A panel of federal appeals court judges on Thursday appeared to have differing views on whether an aerial surveillance program in Baltimore should continue to be tested as a crime-fighting tool.
The three-judge panel of the U.S. Court of Appeals for the Fourth Circuit in Richmond, Virginia, heard oral arguments remotely in an appeal from a federal district court decision denying a request from the American Civil Liberties Union to temporarily block the pilot program of the Baltimore Police Department.
The ACLU, on behalf of a grassroots organization and area activists, sued the department and its leader in April to stop the test from kicking off.
The arguments at Thursday’s hearing centered on whether the program violates people’s reasonable expectation of privacy regarding movement, and results in indiscriminate searches without a warrant.
Under the six-month test that began in May, aircraft outfitted with wide-angle cameras are sweeping over Baltimore during the day to capture images at a rate of one per second. The images can then be stitched together to create a continuous visual record of the city.

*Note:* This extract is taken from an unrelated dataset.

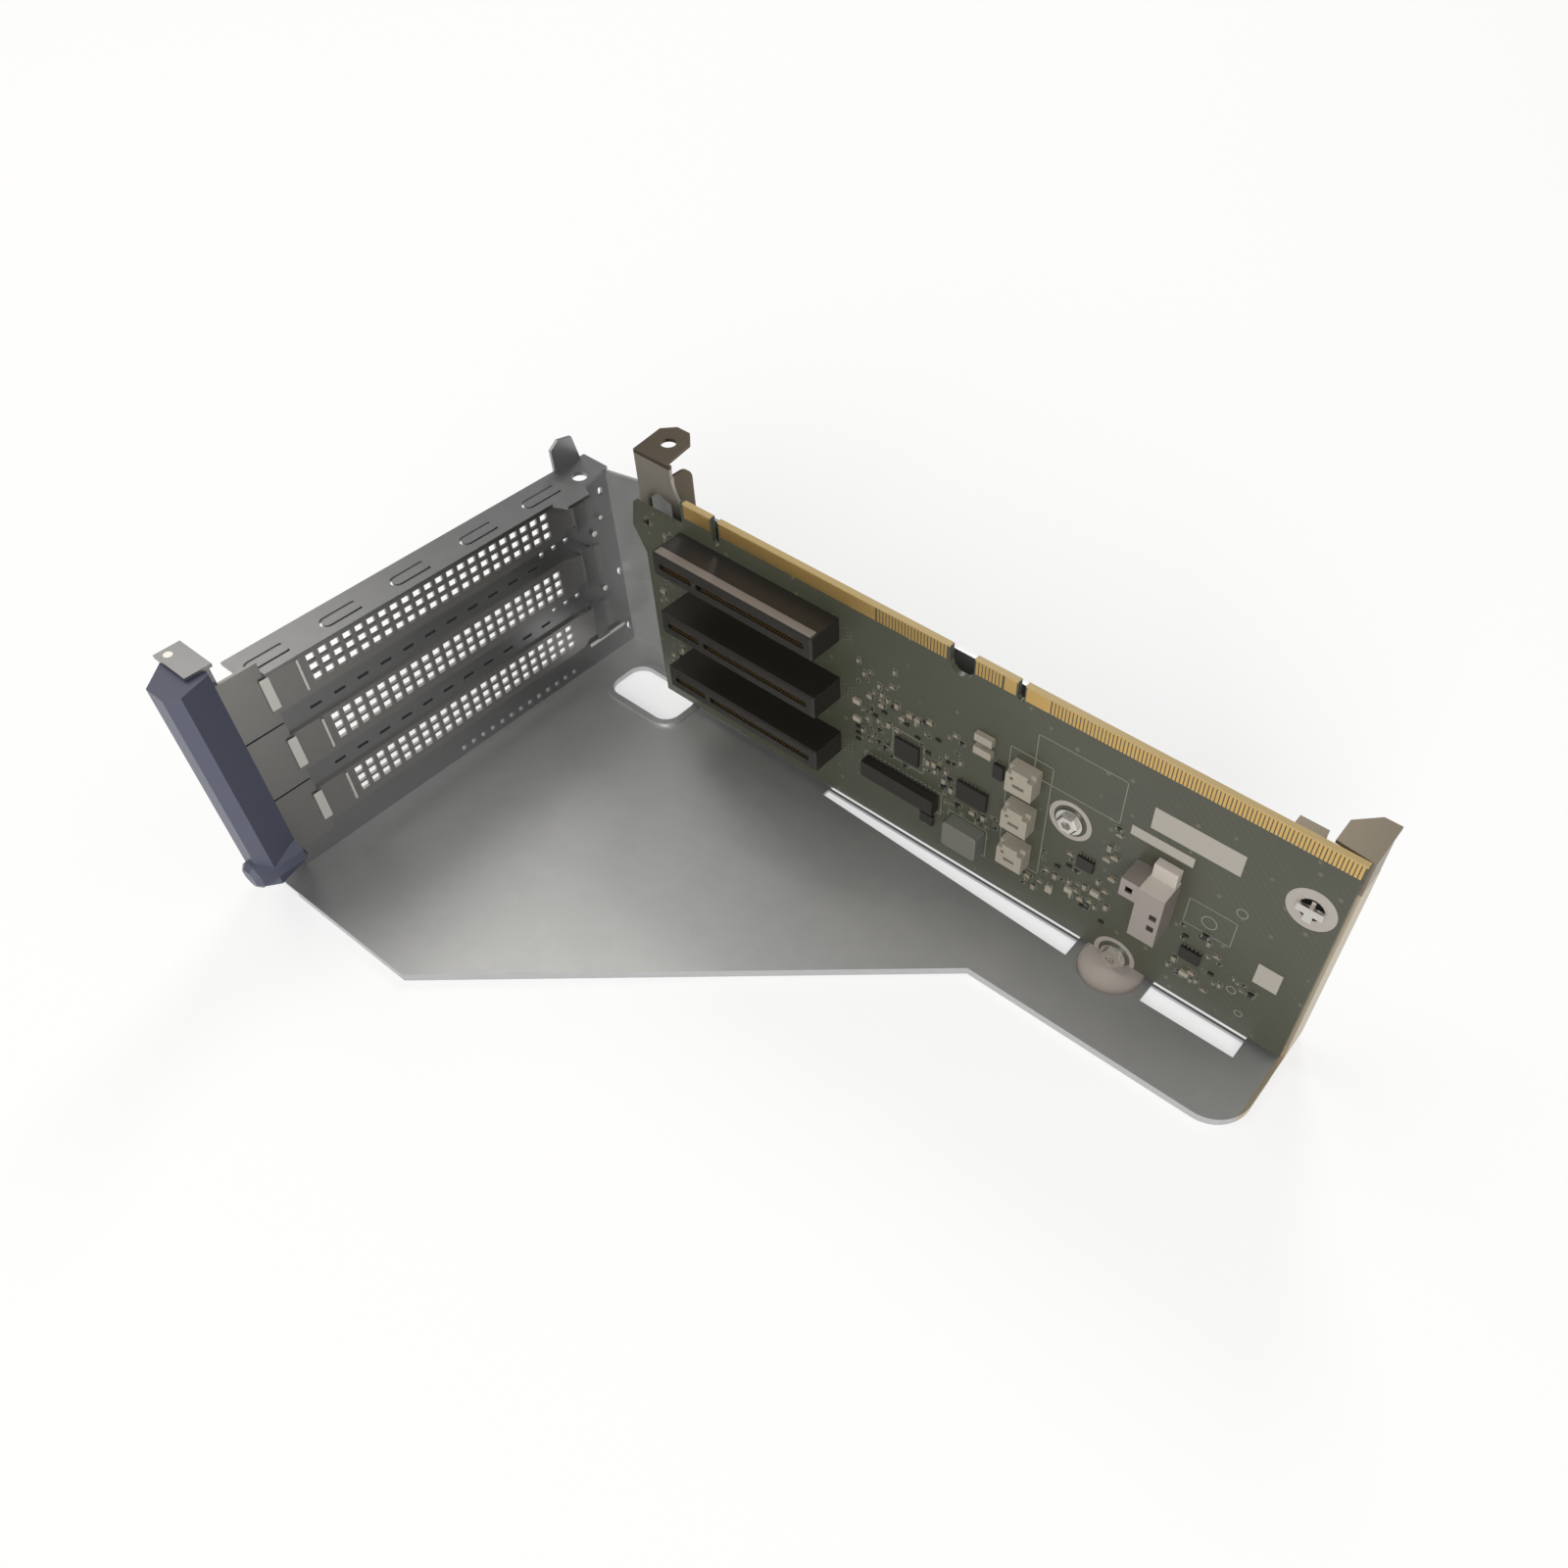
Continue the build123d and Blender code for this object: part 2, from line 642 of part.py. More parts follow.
# White sideband headers
header_left = 155.6
header_size = 8.0
header_height = 4.4
header_centres = (50.4, 36.4, 22.2)
header_slot_width = 3.4
header_slot_height = 1.1
header_slot_depth = 3.0
header_peg = 1.0
header_peg_offset = 2.2
header_step = 1.6
for number, height in enumerate(header_centres, start=1):
    with BuildPart() as sideband_header:
        with BuildSketch(face_at(0)):
            with Locations((header_left + header_size / 2, height)):
                Rectangle(header_size, header_size)
        extrude(amount=header_height)
        with BuildSketch(face_at(header_height)):
            with Locations((header_left + header_size / 2, height - header_slot_height)):
                Rectangle(header_slot_width, header_slot_height)
            with Locations((header_left + header_size / 2 - header_peg_offset, height + header_peg_offset / 2)):
                Rectangle(header_peg, header_peg)
        extrude(amount=-header_slot_depth, mode=Mode.SUBTRACT)
        with BuildSketch(face_at(header_height)):
            with Locations((header_left, height + header_size / 2), (header_left + header_size, height + header_size / 2)):
                Rectangle(2 * header_step, 2 * header_step)
        extrude(amount=-header_step, mode=Mode.SUBTRACT)
    save(sideband_header, "sideband_header_" + str(number))

# Shielded socket: moulded core with a port face, folded shell over it
socket_left = 198.2
socket_right = 205.7
socket_low = 25.5
socket_high = 43.3
socket_top = 48.0
socket_height = 8.0
socket_step = 2.6
socket_wall = 0.5
socket_ear_left = 193.2
socket_ear_low = 37.0
socket_ear_hole = 2.0
port = 2.0
port_heights = (30.6, 34.8)
with BuildPart() as socket_core:
    block(socket_left + socket_wall, socket_right - socket_wall, socket_height - socket_wall, 0,
          socket_low + socket_wall, socket_high - socket_wall)
    block(socket_left + socket_wall, socket_right - socket_wall, socket_step, 0, socket_high - socket_wall, socket_top)
save(socket_core, "socket_core")
with BuildPart() as socket_shell:
    block(socket_left, socket_right, socket_height, 0, socket_low, socket_high)
    block(socket_left + socket_wall, socket_right - socket_wall, socket_height - socket_wall, 0,
          socket_low + socket_wall, socket_high, mode=Mode.SUBTRACT)
    for height in port_heights:
        block(socket_right - port - 2 * socket_wall, socket_right - 2 * socket_wall, socket_height,
              socket_height - socket_wall, height, height + port, mode=Mode.SUBTRACT)
    # side loop with a latch window
    block(socket_ear_left, socket_left, socket_height - socket_wall, 0, socket_ear_low, socket_high)
    block(socket_ear_left + socket_wall, socket_left, socket_height - 2 * socket_wall, 0,
          socket_ear_low + socket_wall, socket_high - socket_wall, mode=Mode.SUBTRACT)
    with BuildSketch(face_at(socket_height)):
        with Locations(((socket_ear_left + socket_left) / 2, (socket_ear_low + socket_high) / 2)):
            Rectangle(socket_ear_hole, socket_ear_hole)
    extrude(amount=-2 * socket_wall, mode=Mode.SUBTRACT)
save(socket_shell, "socket_shell")

# Pin row at the board's lower middle
row_left = 108.0
row_right = 133.0
row_low = 18.8
row_high = 24.9
row_height = 3.2
row_pins = 18
row_pin = 0.3
with BuildPart() as pin_row:
    block(row_left, row_right, row_height, 0, row_low + row_pin, row_high - row_pin)
    with Locations((x((row_left + row_right) / 2), y(contact_thickness), z((row_low + row_high) / 2))):
        with GridLocations((row_right - row_left - 1) / row_pins, 1, row_pins, 1):
            Box(2 * row_pin, 2 * contact_thickness, row_high - row_low + 2 * row_pin)
save(pin_row, "pin_row")

# Small parts, each (left, right, low, high, height)
inductor = (137.3, 148.7, 11.9, 20.9, 4.2)
chips = ((139.2, 148.8, 29.4, 35.9, 1.2), (118.0, 126.0, 31.6, 38.6, 1.0), (127.6, 132.0, 12.0, 15.6, 1.0),
         (149.8, 152.8, 44.4, 49.2, 1.2), (177.6, 182.4, 29.5, 33.6, 1.0), (210.4, 216.2, 18.6, 22.8, 1.0))
capacitors = ((143.6, 149.0, 54.2, 56.6, 1.6), (143.6, 149.0, 49.8, 52.2, 1.6), (103.4, 105.8, 36.0, 37.6, 0.9),
              (103.4, 105.8, 42.5, 44.1, 0.9), (175.6, 178.0, 17.5, 19.4, 0.9), (183.0, 185.6, 22.0, 23.8, 0.9),
              (212.0, 214.6, 12.0, 13.6, 0.9), (170.0, 172.0, 13.0, 15.6, 0.9))
resistors = tuple((start, start + 1.6, low, low + 0.8, 0.45)
                  for start, low in ((110.0, 41.0), (113.0, 44.0), (116.0, 47.5), (120.4, 44.2), (124.2, 41.6),
                                     (128.0, 38.4), (131.6, 35.0), (134.8, 39.0), (131.0, 45.0), (126.6, 48.6),
                                     (104.0, 31.0), (104.0, 33.4), (104.0, 28.6), (171.4, 24.2), (174.6, 26.8),
                                     (180.4, 14.6), (186.8, 12.8), (209.8, 26.0), (214.0, 28.8), (219.0, 17.6)))
inductor_bevel = 0.8
with BuildPart() as power_inductor:
    left, right, low, high, height = inductor
    block(left, right, height, 0, low, high)
    chamfer(power_inductor.edges().filter_by(Axis.Y), inductor_bevel)
    fillet(power_inductor.faces().sort_by(Axis.Y)[0].edges(), inductor_bevel / 2)
save(power_inductor, "power_inductor")
with BuildPart() as logic_chips:
    for left, right, low, high, height in chips:
        block(left, right, height, 0, low, high)
save(logic_chips, "logic_chips")
with BuildPart() as chip_capacitors:
    for left, right, low, high, height in capacitors:
        block(left, right, height, 0, low, high)
save(chip_capacitors, "chip_capacitors")
with BuildPart() as chip_resistors:
    for left, right, low, high, height in resistors:
        block(left, right, height, 0, low, high)
save(chip_resistors, "chip_resistors")

# Rivets that join the rear panel's flange and the foot bracket to the cage
rivet_radius = 1.6
rivet_height = 0.5
rivet_places = ((-6.2, -96.0), (-6.2, -56.0), (-6.2, -14.0))
with BuildPart() as panel_rivets:
    with BuildSketch(level_at(sheet)):
        with Locations(*rivet_places):
            Circle(rivet_radius)
    extrude(amount=rivet_height)
save(panel_rivets, "panel_rivets")

# Blue touch point clipped to the wall above the cut-out
touch_left = 29.0
touch_right = 38.5
touch_low = 0.0
touch_high = 9.0
touch_reach = 2.4
with BuildPart() as touch_tab:
    block(touch_left, touch_right, -wall_gap + touch_reach, -wall_gap, touch_low + rim_height, touch_high)
    fillet(touch_tab.faces().sort_by(Axis.Y)[0].edges(), touch_reach / 3)
save(touch_tab, "touch_tab")
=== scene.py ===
import math
import random

import bmesh
import bpy
from mathutils import Matrix, Vector


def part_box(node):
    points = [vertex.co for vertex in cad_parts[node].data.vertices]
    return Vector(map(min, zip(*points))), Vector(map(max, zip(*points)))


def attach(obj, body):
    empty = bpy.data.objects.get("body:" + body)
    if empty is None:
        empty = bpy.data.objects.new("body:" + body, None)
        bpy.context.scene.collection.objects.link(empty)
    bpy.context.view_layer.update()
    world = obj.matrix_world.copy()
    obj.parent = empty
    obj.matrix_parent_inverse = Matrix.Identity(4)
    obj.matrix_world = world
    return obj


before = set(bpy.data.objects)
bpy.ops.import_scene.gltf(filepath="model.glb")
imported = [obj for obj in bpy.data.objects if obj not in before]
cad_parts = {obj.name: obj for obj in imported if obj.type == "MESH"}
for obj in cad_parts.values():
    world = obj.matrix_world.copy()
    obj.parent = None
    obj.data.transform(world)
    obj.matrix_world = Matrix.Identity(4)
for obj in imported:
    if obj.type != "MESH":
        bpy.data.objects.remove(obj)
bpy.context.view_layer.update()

random.seed(7)
boardLow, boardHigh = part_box("riser_board")
# zero of the working frame: rear panel's inner face, board's front face, top of the plate;
# the board's far end and top edge are this far from it, in metres
boardReach = {"end": 0.2436, "top": 0.0784}
cageZero = Vector((boardHigh.x - boardReach["end"], boardLow.y, boardHigh.z - boardReach["top"]))


# Modelling helpers, in millimetres of the working frame
def at(x, y, z):
    return cageZero + Vector((x, y, z)) / 1000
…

Police have said the resolution of the images is not sharp enough to identify a person’s face, ethnicity, gender and clothing or a vehicle’s color, make, model and license plate. Instead, people and vehicles appear on the imagery as dots, which can then be identified when the visual record is paired up with street-level cameras, license plate readers and gunfire sound detectors.
“If I understand correctly, this data that are collected represent a person as one pixel. I’ve looked at the pictures, I can’t even identify the persons myself in the pictures,” Judge Paul V. Niemeyer said during the hearing. “… This is so generalized I’m not sure it even fits within the language of the Fourth amendment protecting the privacy of individuals or protecting people in their houses and so forth.”
Brett Max Kaufman, senior staff attorney with the ACLU, argued the program constitutes a search. He said that while looking at the dots on an image makes this seem “a completely harmless case,” the system is designed to identify people. Otherwise, he said, police would not be using it.
“That is exactly the goal. That is exactly the capability,” he said. He called it the “most ambitious mass surveillance program ever deployed in an American city.”
A private company, Ohio-based Persistent Surveillance Systems, is operating the surveillance system and analyzing the images for police. The project is being funded with roughly $3.7 million from the nonprofit of Texas billionaires Laura and John Arnold.
Baltimore Police Commissioner Michael Harrison has said the images can only be used to investigate homicides, nonfatal shootings, armed robberies and carjackings. The department’s attorney, Rachel Simmonsen, told the judges the images have assisted police in investigating two cases.
“It’s not a pixel that has a constitutional right, it is an individual person that has a constitutional right, and the Fourth Amendment’s reasonable expectation can only be invaded by a person,” Simmonsen said, arguing that the plaintiffs lack standing in the case. “Here, the specific harm that they are alleging is that they will be identified, but even that is highly unlikely.”
But the plaintiffs have said that just knowing that their movements are being recorded makes people reluctant to participate in community events.
Chief Judge Roger L. Gregory appeared to disagree with Simmonsen’s arguments over the data collection. He said the program is more invasive than the use of records that reveal where cellphone users have been present, which the U.S. Supreme Court previously ruled police generally require a warrant to access.
“It’s even more invasive because with a phone, somebody else may have my phone and you will get the same data,” Gregory said. “But no one else has me. So, you will always get me … If I walk out, I can’t hide myself.”
Persistent Surveillance secretly tested the technology in Baltimore in 2016, as crime soared after the death in police custody of a young black man, Freddie Gray. Residents and top city officials were unaware of the test, approved by a different police commissioner, until the media revealed it.